L'affaire Calas serait au minimum une erreur judiciaire, mais plus vraisemblablement un crime judiciaire. Dans le premier cas, les juges se seraient trompés, dans le second, ils auraient trompé le public. Dans tous les cas, ils ont tué un innocent.

Cette version des choses est tellement admise, tellement évidente pour tout Français un peu lettré, pour tout citoyen un tant soit peu politisé, qu'il n'est nul besoin d'admirer Voltaire pour la relayer. Moi-même, qui n'ai jamais porté dans mon cœur le seigneur de Ferney, j'ai pu écrire il n'y a pas si longtemps [en 2011] : « En 1762, La Beaumelle s'était levé, à Toulouse, contre la condamnation d'un innocent nommé Jean Calas. » Après plusieurs années passées à étudier le XVIIIe siècle et à y croiser Voltaire, je reprenais, comme une évidence, la seule version admise.
Admise au point que dire « Calas innocent » est presque un pléonasme.

Pourtant il n'a pas manqué - et il ne manque pas - de thèses visant à montrer que, peut-être, Calas ne fut pas si innocent que cela. Pour peu qu'on délaisse le corpus de ce qu'on livre au grand public ou aux écoliers, il semble bien que les partisans de sa culpabilité n'aient pas manqué, du vivant de Voltaire déjà, mais largement depuis lors.
Mais ces thèses-là ne sont accessibles qu'à ceux qui s'intéressent à Jean Calas et à la vérité d'un dossier fort complexe. Pour ceux qui s'intéressent à Voltaire, la chose est entendue : il a réussi à faire réhabiliter un innocent. Cela seul fut suffisant pour lui faire mériter un triomphe populaire à la fin de sa vie, et le Panthéon après sa mort.

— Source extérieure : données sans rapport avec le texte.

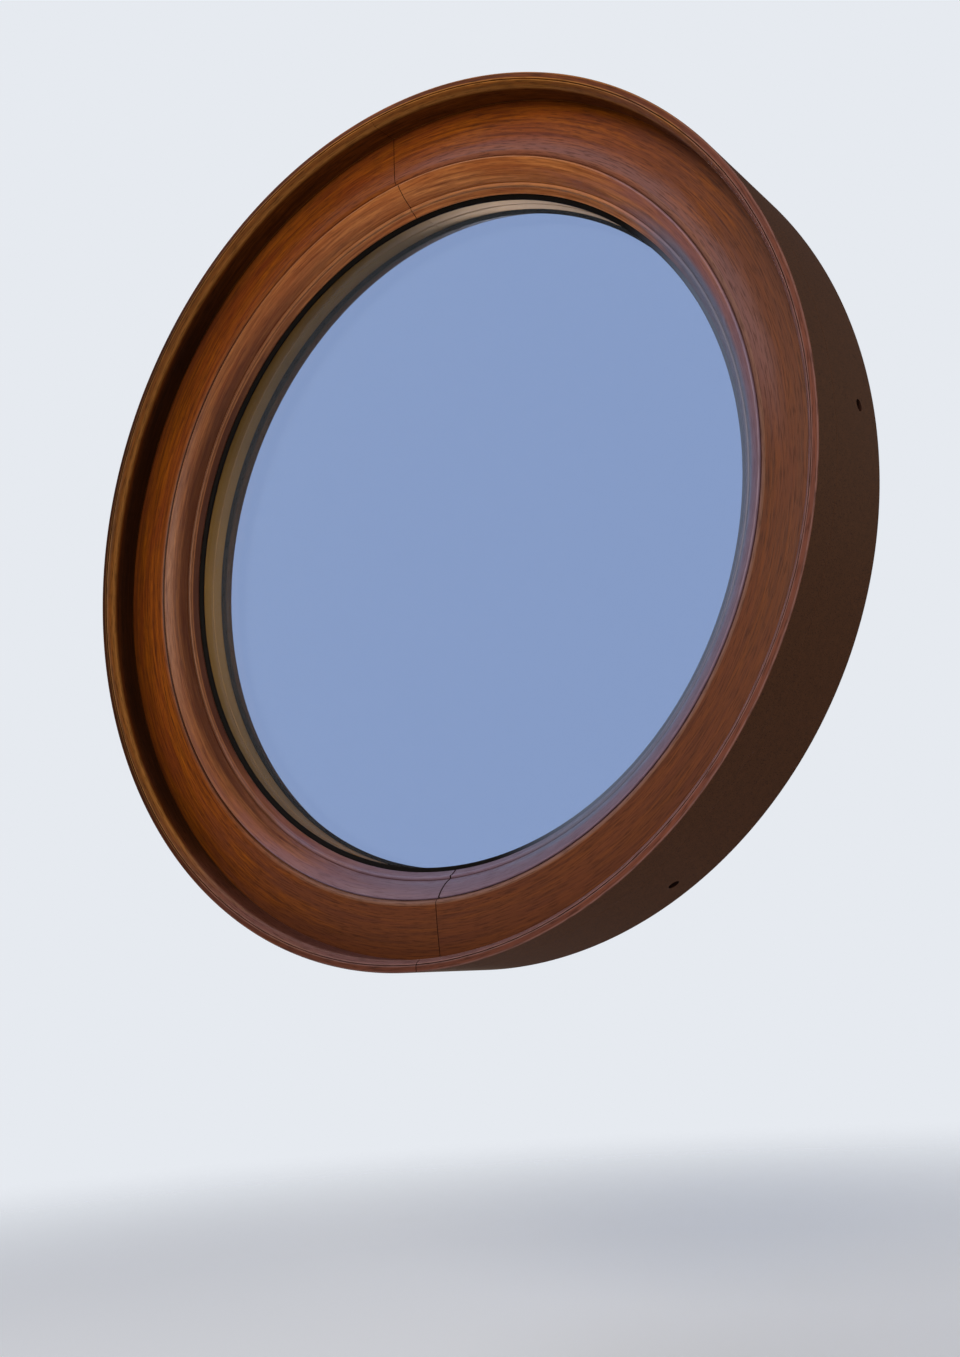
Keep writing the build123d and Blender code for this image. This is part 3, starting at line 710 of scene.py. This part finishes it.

Il ne sera pas question de refaire ici le procès de Jean Calas. Avoir cette prétention quand on n'a pas absolument tout lu de cet épais dossier et des quantités de documents publiés alors et depuis relèverait de l'outrecuidance ou de la malhonnêteté. Quantité de gens très sérieux s'y sont attelés, j'ai lu quelques-uns de ces auteurs qui rn'ont semblé crédibles, et sincèrement, aucun d'entre eux ne permet de trancher de façon définitive.

Quand il s'agit de Calas, la seule certitude, c'est le doute.
Aussi, ce que l'on peut honnêtement affirmer quant à la culpabilité ou l'innocence de Jean Calas relève de la croyance, de l'impression, de la conviction : il n'existe pas de preuve dans un sens ni dans un autre.
Mais l'homme honnête, comme le juge honnête, a droit à sa présomption de sincérité s'il affirme croire, en son âme et conscience, en la culpabilité ou l'innocence d'un accusé, Calas ou un autre. Et ceux qui ont écrit sur le sujet ont fourni aux lecteurs des arguments sincères permettant de pencher pour ou contre.
]'ai pour ma part mon idée sur la question.

Il n'est plus question de cela dès qu'il s'agit de Voltaire.
Car pour lui accorder la présomption de sincérité, quand il clama à toute l'Europe qu'on avait roué un innocent, il faudrait ignorer que, dans cette affaire encore, il a menti, sur toute la ligne.
Tout ce que le public croit savoir sur l'affaire Calas avant de mettre le nez dans le dossier est un tissu de mensonges repris ad nauseam sans vérification ni relecture.
Et à ce point, c'est un exploit: s'il existait une palme de la falsification historique, c'est à Voltaire qu'il faudrait la décerner pour la façon dont il a controuvé cette affaire qui suffirait à elle seule à faire le déshonneur de l'homme le plus honoré de notre littérature.